Kepada orang-orang percaya di Filipi, Paulus menulis, “Sebab Allah adalah saksiku betapa aku dengan kasih mesra Kristus Yesus merindukan kamu sekalian.” (Fil 1:8). Dan kepada jemaat di Tesalonika, dia dapat menulis, “Tetapi kami berlaku ramah di antara kamu, sama seperti seorang ibu mengasuh dan merawati anaknya.” (1 Tes 2:7). Kita memang menemukan paradoks yang luar biasa dalam diri Paulus — kepribadian yang kuat dikombinasikan dengan karakter kasih dan kelemahlembutan yang lebih lembut.

Tentu saja, gereja di Filipi dan Tesalonika adalah dua gereja Paulus yang “lebih baik”. Kita dapat mengatakan bahwa mengasihi orang-orang yang mengasihi dirinya cukup mudah. Namun bagaimana dengan gereja-gereja yang bermasalah — Korintus dan Galatia — yang membuat Paulus begitu sedih? Apakah kasihnya juga dinyatakan kepada mereka? Tidak diragukan lagi bahwa Paulus cukup tegas dalam surat-suratnya kepada kedua gereja tersebut.

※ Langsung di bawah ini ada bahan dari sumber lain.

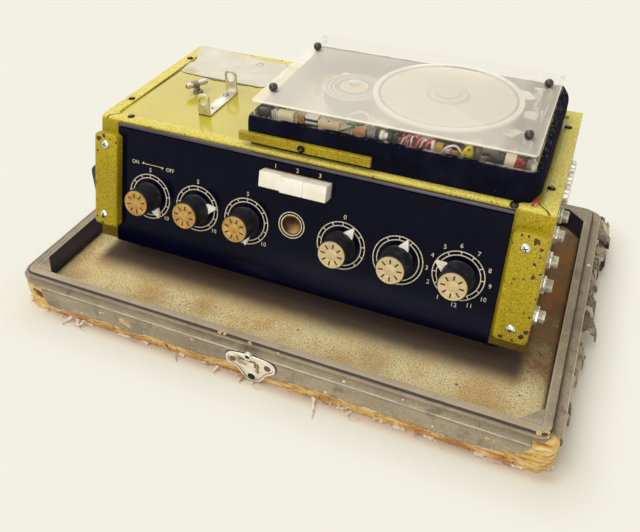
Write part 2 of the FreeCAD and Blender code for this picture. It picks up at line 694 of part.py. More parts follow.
idlerReach = "(dim.drumRadius + dim.runGap + dim.idlerRadius)"
idlerX = f"(dim.drumX + {idlerReach} * cos(dim.idlerBearing))"
idlerY = f"(dim.drumY + {idlerReach} * sin(dim.idlerBearing))"
pulleyReach = "(dim.idlerRadius + dim.runGap + dim.pulleyRadius)"
pulleyX = f"({idlerX} + {pulleyReach} * cos(dim.pulleyBearing))"
pulleyY = f"({idlerY} + {pulleyReach} * sin(dim.pulleyBearing))"


def deckPlate():
    deck = newBody("deck_plate")
    low = "dim.deckTop - dim.deckThick"
    block(deck, low, "dim.deckTop", "dim.coverLeft - 4.5", "dim.coverFront + 2.5", "dim.coverRight + 5",
          "dim.coverBack + 3")
    drill(deck, low, "dim.deckTop", [("dim.drumX", "dim.drumY")], "9.1")
    drill(deck, low, "dim.deckTop", [(pulleyX, pulleyY)], "5")
    keep(deck, "deck_plate")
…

Kepada jemaat di Korintus ia menulis, “aku menulis kepada kamu dengan hati yang sangat cemas dan sesak dan dengan mencucurkan banyak air mata, bukan supaya kamu bersedih hati, tetapi supaya kamu tahu betapa besarnya kasihku kepada kamu semua” (2 Kor 2 :4). Dan kepada jemaat Galatia ia menulis, “hai anak-anakku, karena kamu aku menderita sakit bersalin lagi, sampai rupa Kristus menjadi nyata di dalam kamu.” (Gal 4:19). Kasih Paulus yang dalam bagi orang-orang itu dan kesedihan hatinya yang menyebabkan dia memperlakukan mereka dengan begitu keras. Itulah yang hari ini kita sebut dengan “kasih yang keras.” Namun kenyataannya kasih yang demikian adalah yang paling berharga dari semuanya.

Apa akar dari kasih Paulus yang dalam kepada gereja-gereja? Itu tumbuh dari pemahamannya yang mendalam tentang kasih Tuhan baginya. Paulus sangat menyadari kasih Kristus baginya sehingga dalam arti tertentu ia dipaksa untuk hidup bagi Kristus dan untuk mengasihi seperti Kristus mengasihi. Dia mengasihi jemaat Korintus dan Galatia karena Kristus mengasihi dia. Jadi kita melihat lagi bahwa karakter tumbuh dari teologi seseorang. Karena teologi Paulus berakar kuat dalam kasih Kristus, karakternya mencerminkan kasih itu, dan dia dapat mengasihi orang lain seperti Kristus mengasihi dia.